Si intravedono, in questo passaggio, le miserie di una pubblica amministrazione che continua a far prevalere gli interessi di gruppi e tribù rispetto a quelli della cittadinanza, e si scorge, dentro l’infrastruttura politica che reggeva la maggioranza a 5 Stelle, una fragilità nella direzione e nella strategia, sempre ridotta agli interessi del leader del momento. È Raggi che detta l’agenda politica ai 5 Stelle, in base alle geometrie variabili del suo staff, e non viceversa. Una logica che si ritrova intatta nell’attuale congiuntura post-elettorale, che vede Conte e Grillo posizionarsi in base ad ambizioni e progetti elaborati in funzione di una propria tattica che, in riferimento a chi prevarrà sulla scacchiera, diventeranno poi strategia del Movimento.

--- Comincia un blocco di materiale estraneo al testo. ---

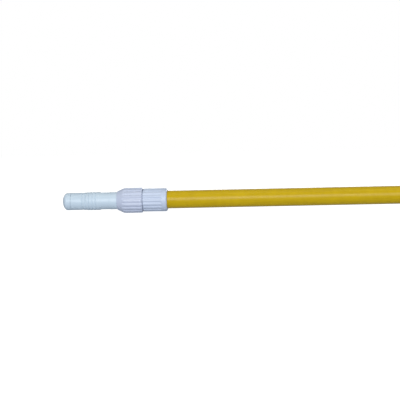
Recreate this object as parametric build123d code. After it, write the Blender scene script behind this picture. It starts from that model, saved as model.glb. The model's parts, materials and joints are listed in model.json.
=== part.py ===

Il testo di Bergamo svela così una storia che, per quanto in qualche modo nota, non era stata ancora irrobustita dal racconto di esperienze dirette. E soprattutto propone un’agenda operativa per la città che rimane ancora centrale: dare a Roma strumenti e energie – appunto enzimi, potremmo dire – che la facciano diventare padrona dei propri flussi. Un’idea che dovremmo oggi ricalibrare alla luce di quanto sta accadendo in Campidoglio, alla vigilia di un evento come il Giubileo, con masse enormi di capitali impiegati, senza che si sia discussa minimamente una bussola che possa guidare, almeno su alcuni punti, una trasformazione del sistema civile e di cittadinanza nella capitale.